**Task to complete**
Copy every line, exactly and only, from the line containing "Write part 2 of" to the line containing "ROOT_THICKNESS = 0.0030", both lines included.

**Extracted entries**
•••••

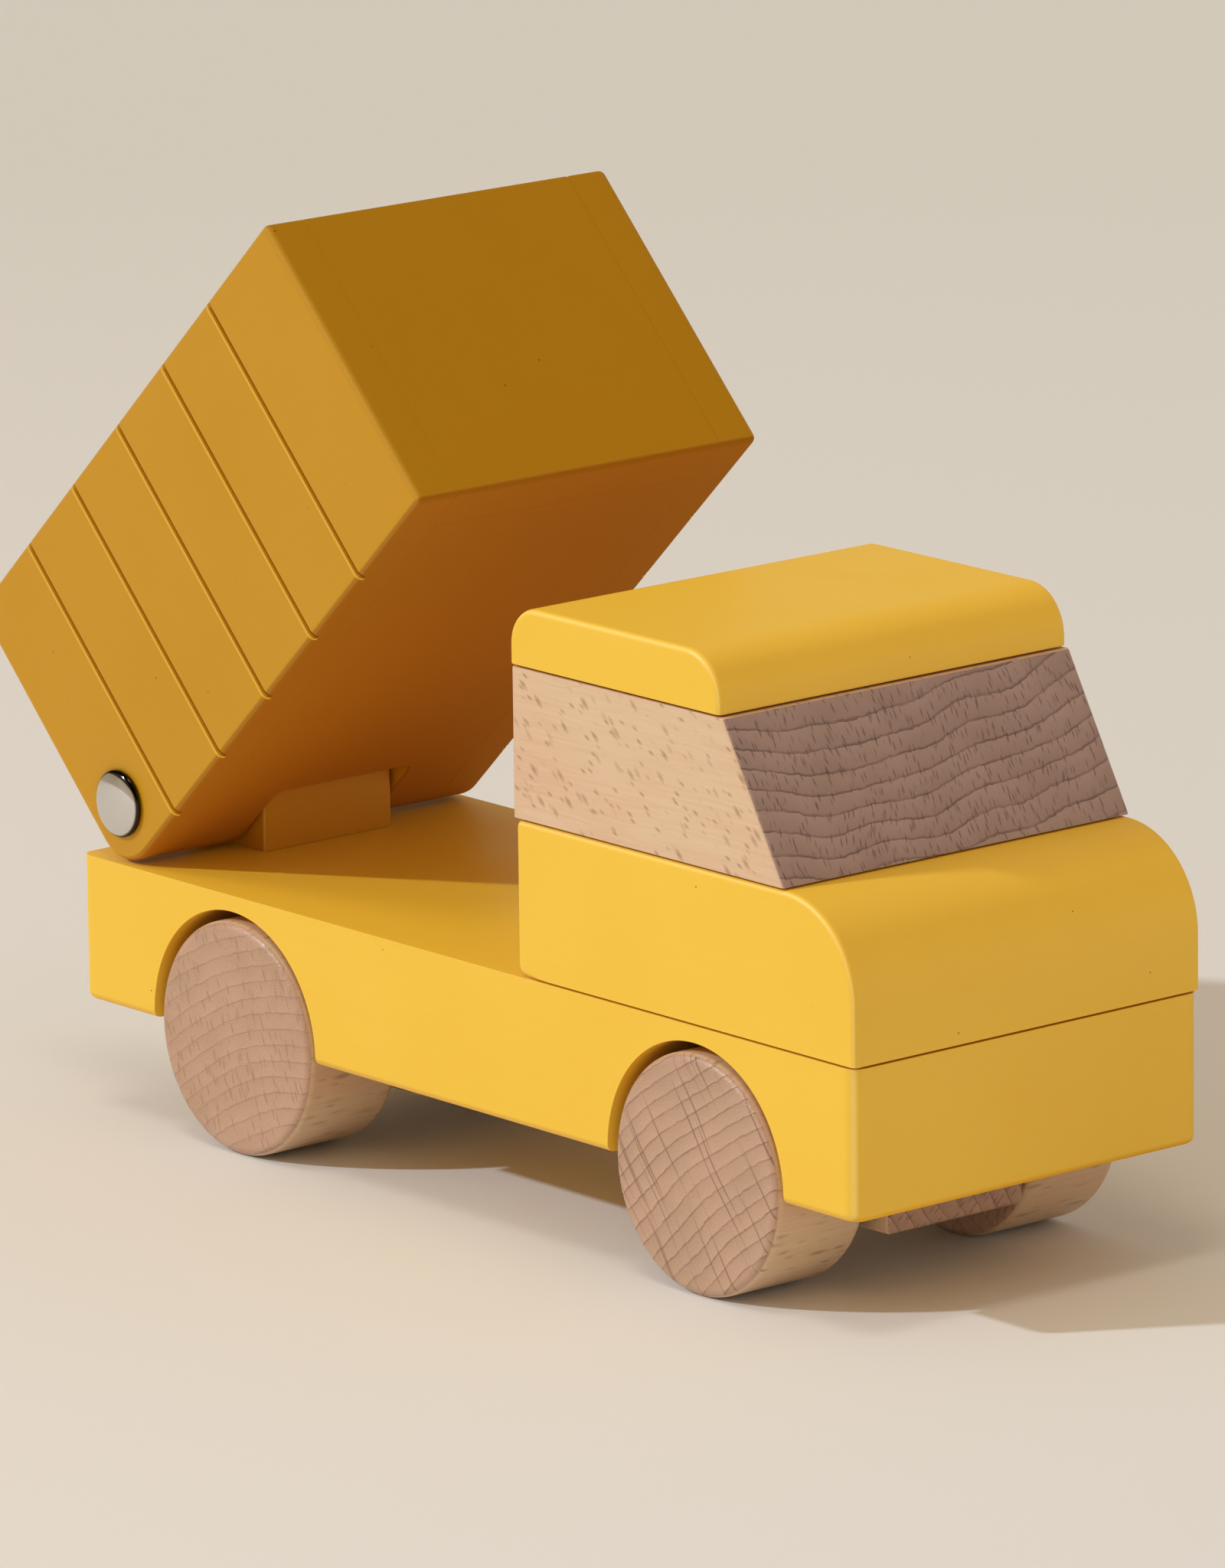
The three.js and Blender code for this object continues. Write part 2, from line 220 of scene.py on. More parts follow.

•••••

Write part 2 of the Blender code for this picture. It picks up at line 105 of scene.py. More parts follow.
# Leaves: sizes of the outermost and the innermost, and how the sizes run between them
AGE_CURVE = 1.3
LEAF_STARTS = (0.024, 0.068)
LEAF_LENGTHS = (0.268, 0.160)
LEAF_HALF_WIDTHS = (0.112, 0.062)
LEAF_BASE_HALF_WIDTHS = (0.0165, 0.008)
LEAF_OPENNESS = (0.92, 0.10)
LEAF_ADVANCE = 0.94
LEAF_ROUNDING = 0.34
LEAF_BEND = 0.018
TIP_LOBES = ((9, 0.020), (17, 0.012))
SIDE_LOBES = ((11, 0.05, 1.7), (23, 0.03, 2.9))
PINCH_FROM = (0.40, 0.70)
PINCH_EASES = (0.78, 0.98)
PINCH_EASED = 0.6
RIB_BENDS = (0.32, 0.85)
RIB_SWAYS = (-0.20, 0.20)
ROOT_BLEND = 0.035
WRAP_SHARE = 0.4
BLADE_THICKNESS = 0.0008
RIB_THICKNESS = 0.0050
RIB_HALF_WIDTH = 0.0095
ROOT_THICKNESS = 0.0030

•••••

**Reply**
Write part 2 of the Blender code for this picture. It picks up at line 105 of scene.py. More parts follow.
# Leaves: sizes of the outermost and the innermost, and how the sizes run between them
AGE_CURVE = 1.3
LEAF_STARTS = (0.024, 0.068)
LEAF_LENGTHS = (0.268, 0.160)
LEAF_HALF_WIDTHS = (0.112, 0.062)
LEAF_BASE_HALF_WIDTHS = (0.0165, 0.008)
LEAF_OPENNESS = (0.92, 0.10)
LEAF_ADVANCE = 0.94
LEAF_ROUNDING = 0.34
LEAF_BEND = 0.018
TIP_LOBES = ((9, 0.020), (17, 0.012))
SIDE_LOBES = ((11, 0.05, 1.7), (23, 0.03, 2.9))
PINCH_FROM = (0.40, 0.70)
PINCH_EASES = (0.78, 0.98)
PINCH_EASED = 0.6
RIB_BENDS = (0.32, 0.85)
RIB_SWAYS = (-0.20, 0.20)
ROOT_BLEND = 0.035
WRAP_SHARE = 0.4
BLADE_THICKNESS = 0.0008
RIB_THICKNESS = 0.0050
RIB_HALF_WIDTH = 0.0095
ROOT_THICKNESS = 0.0030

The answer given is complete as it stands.